John Waters, star of the perfomance documentary This Filthy World

"To me, bad taste is what entertainment is all about. If someone vomits watching one of my films, it's like getting a standing ovation. But one must remember that there is such a thing as good bad taste and bad bad taste."

- John Waters

 

He made felching jokes before they were in vogue. He taught us that "cunnilingus" sounds a whole lot more appealing when you call it "yodeling in the canyon." He's been pushing the boundaries of bad taste ever since his large, leading cross-dresser lady ate a pile of dog shit shortly after the pooch crapped it out. Yet in 2007, in a world where one of the most powerful religious leaders in America and head of the National Association of Evangelicals recently revealed his secret passion for crystal meth and men... well...perhaps there's nothing that a provocateur like John Waters can do that can shock us anymore. Except star in a documentary.

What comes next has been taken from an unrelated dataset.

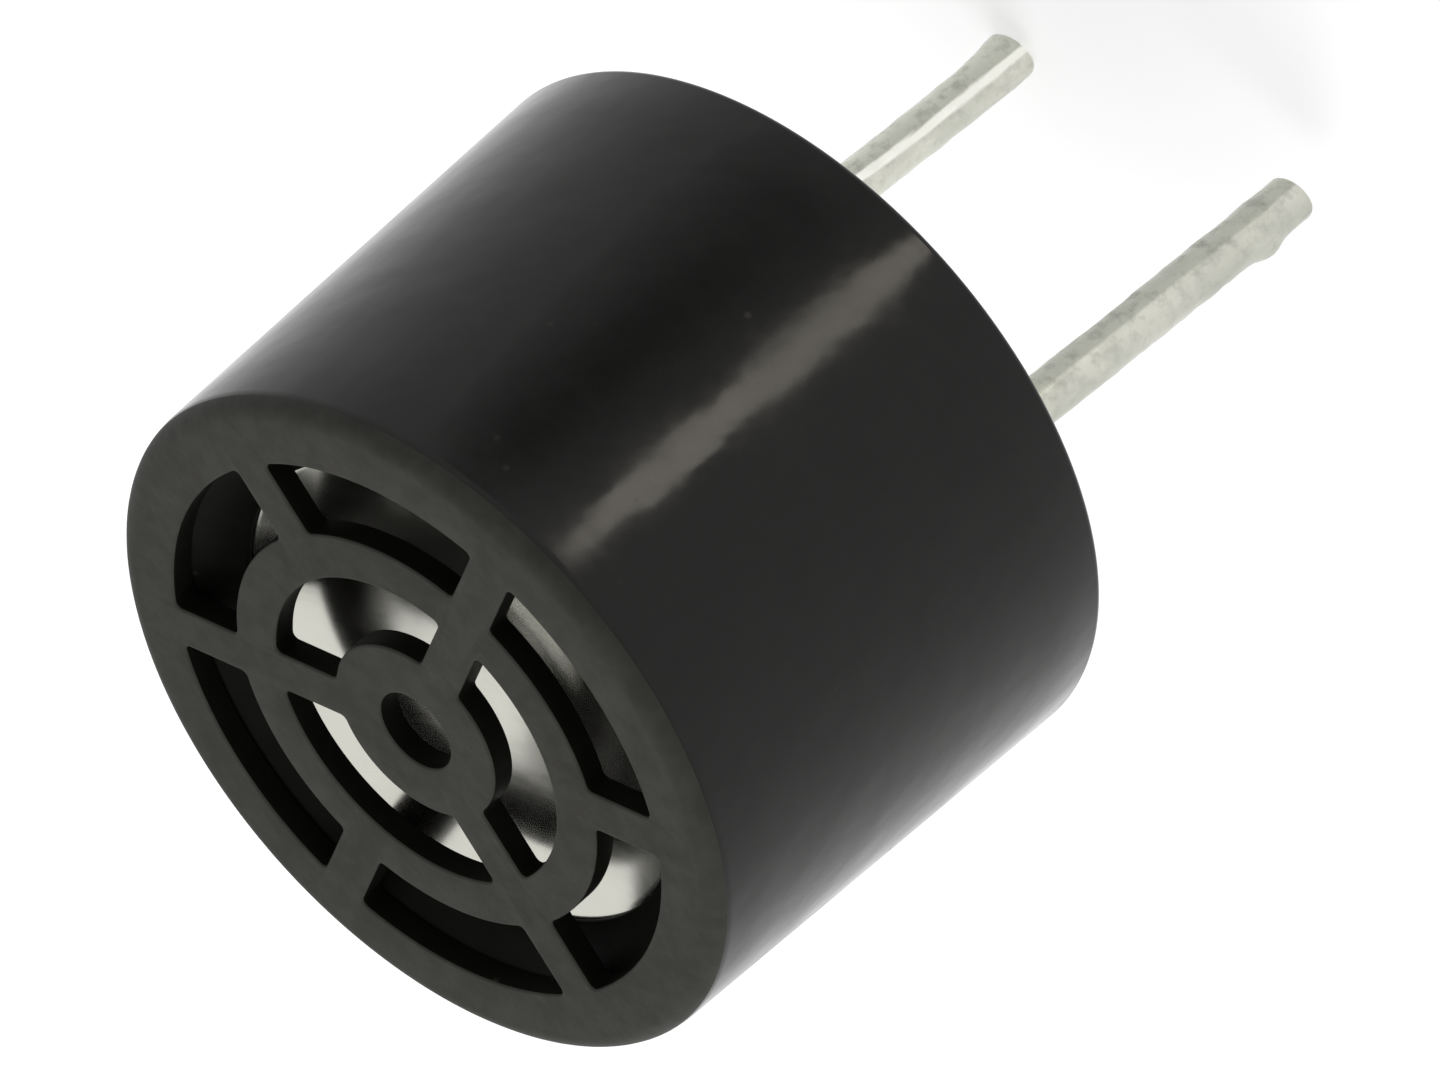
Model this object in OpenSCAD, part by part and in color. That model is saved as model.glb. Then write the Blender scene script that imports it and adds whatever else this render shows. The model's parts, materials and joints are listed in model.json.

Waters, the self-proclaimed "documentary whore," has been the subject of several documentaries, including 1985's Divine Waters (directed by Vito Zagarrio), as well as Steve Yeager's Divine Trash (1998) and In Bad Taste (2000). However, it is his latest effort, This Filthy World, a performance film of his one-man show--released for a limited theatrical run this past November through Red Envelope Entertainment, and now available on DVD through its parent Netflix--that may prove to be the most revealing and provocative of his career.

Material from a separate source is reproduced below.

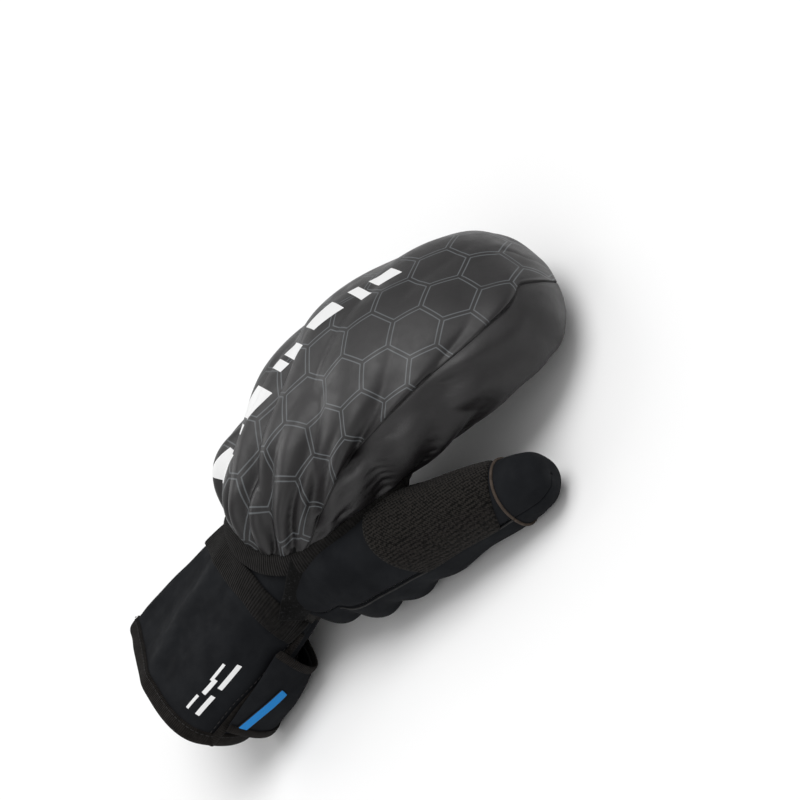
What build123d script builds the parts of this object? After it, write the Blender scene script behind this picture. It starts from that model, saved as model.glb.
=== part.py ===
from build123d import *
from math import cos, degrees, pi, radians, sin
import os

# A left-hand ski mitten of the convertible kind: an insulated glove with four fingers and a thumb,
# and a thin over-mitt hood that covers the fingers and turns back onto the wrist.
# It lies palm down. X points to the thumb side, Y to the fingertips, Z out of the back of the hand.

# ---- driving sizes: mm and degrees ----
CUFF_RUN = 60  # straight sleeve, from the cuff mouth to the wrist
WRIST_RUN = 26  # the wrist bends back over this run
WRIST_BEND = 9
PALM_RUN = 56  # straight run of the palm
FINGER_RUN = 136  # the fingers curl over this run
FINGER_RADIUS = 149  # radius of that curl
MOUTH_SLANT = 19  # the cuff mouth is cut back on the palm side

MOUTH_WIDTH = 104
WRIST_WIDTH = 85
PALM_WIDTH = 98
CROTCH_WIDTH = 95  # across the four finger roots
MOUTH_ABOVE, MOUTH_BELOW = 22, 34  # heights over and under the centreline
WRIST_ABOVE, WRIST_BELOW = 22, 27
PALM_ABOVE, PALM_BELOW = 22, 25
CROTCH_ABOVE, CROTCH_BELOW = 14.5, 14.5
CROTCH_AT = 172  # finger roots, along the centreline

SHELL = 1.1  # outer fabric and leather
INSULATION = 1.2
LINING = 0.8
SEAM = 0.3  # air between neighbouring pieces, where thread pulls the real ones together

FINGER_NAMES = ("index", "middle", "ring", "little")
FINGER_LENGTHS = (80, 88, 82, 64)
FINGER_HEIGHT = 25
FINGER_GAP = 0.6
FINGER_TAPER = 0.86  # fingertip width over root width
FINGER_BURIED = 9  # the finger's tube starts this far inside the hand

THUMB_ROOT = (46, 113.5, 29.5)
THUMB_WAY = (0.428, 0.894, -0.136)
THUMB_SECTIONS = (  # distance from the root, half width, half height
    (-44, 9, 15),
    (-22, 19, 23),
    (0, 23.5, 25.5),
    (22, 22.5, 24.5),
    (46, 20.5, 22),
    (70, 18, 19),
    (93, 15.5, 16.5),
)
THUMB_LENGTH = 120
THUMB_TIP_AT = 96  # seam of the tip piece

HOOD_FABRIC = 1.0
HOOD_THUMB_EASE, HOOD_LITTLE_EASE = 8, 15  # its sides stand this far off the finger roots
HOOD_ABOVE, HOOD_BELOW = 41, 27  # over and under the centreline, at the knuckles
HOOD_BEYOND = 15  # the hood's end passes the middle fingertip by this much
HOOD_GAP = 0.6  # least clearance from the glove
HEM_BACK_AT = 84  # hood hem, along the centreline, on the back of the wrist
HEM_PALM_AT = 158  # and across the palm
HEM_SKEW = 14  # degrees that the hem leans forward on the thumb side
HEM_WIDTH = 10
GUSSET_ABOVE, GUSSET_BELOW = 18, 11  # the plain strip round the hood's edge

BINDING_WIDTH = 7
BINDING = 1.2
BAND_WIDTH = 15
BAND = 1.3
BAND_LITTLE_AT, BAND_THUMB_AT = 55, 90  # the wrist band's ends, on the two sides
STRAP_LENGTH = 44
STRAP_LOW, STRAP_HIGH = 11, 24
EDGE_LIFT = 8  # bound edge of the cuff's back, over the centreline
EDGE_WIDTH = 6

PATCH = 0.9  # loop patch, hook patch
TAB = 1.4
TAB_GAP = 0.4  # between loop patch and hook patch
TAB_START, TAB_END = 13, 56  # along the sleeve
TAB_FREE_X = -9  # rounded free end, on the palm side
TAB_END_HEIGHT = 33  # of the rounded end
TAB_TRIM = 4  # bound border
TAB_TRIM_BUILD = 0.5
LABEL_LENGTH, LABEL_WIDTH = 28, 6
LABEL = 0.6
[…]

Instead of featuring his usual cast of misfits from cult movie classics such as Pink Flamingos and Polyester, for 90 minutes, Waters just talks. The core of his material has been honed for years while he performed in small clubs and lectured on college campuses.

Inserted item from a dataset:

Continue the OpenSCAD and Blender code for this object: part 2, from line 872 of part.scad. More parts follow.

"It's something that's evolved from the earliest days when Divine and I used to have no money for promotion, so I would come out in the beginning and talk about nudist camp movies and Divine would come out and strangle a fake cop and the movie would show," Waters recently told the Louisville Courier-Journal. "It's my vaudeville act."

In between the Michael Jackson jokes, his fascination with true crime stories, exploitation films and "fashion lunacy," and his advice on how one can be a "filth follower," the majority of the monologue focuses on Waters' life in movies, and in that sense, it is a memoir, but a devious one nonetheless. The timing seems right for such an effort; Waters, now 60, is enjoying the fruits of his work playing to a wider audience: Hairspray, the Broadway musical based on his 1988 film of the same name, is a smash. A new Hairspray film starring John Travolta in drag is being produced with a budget that might very well exceed the total budget for all of Waters' previous works. Cry Baby, another of Waters' films, is also gearing up for a stage adaptation. Waters even had a part in Jackass Number Two, this generation's most infamous trashy entertainment and a stepchild to Waters' work.

At the helm of This Filthy World is director and comedian Jeff Garlin, a master improviser, who is known to most of the world as Larry David's doting manager on HBO's Curb Your Enthusiasm. Besides being part of Curb's company of actors, Garlin is also executive producer on the show and actively advises David during production. Alex Witchel of The New York Times recently described Garlin as a "comic's comic, possessing an uncanny eye and a golden gut for what plays funny." This is particularly important when directing live comic performances; in addition to Waters, Garlin has shot concerts of comedians Denis Leary and Jon Stewart.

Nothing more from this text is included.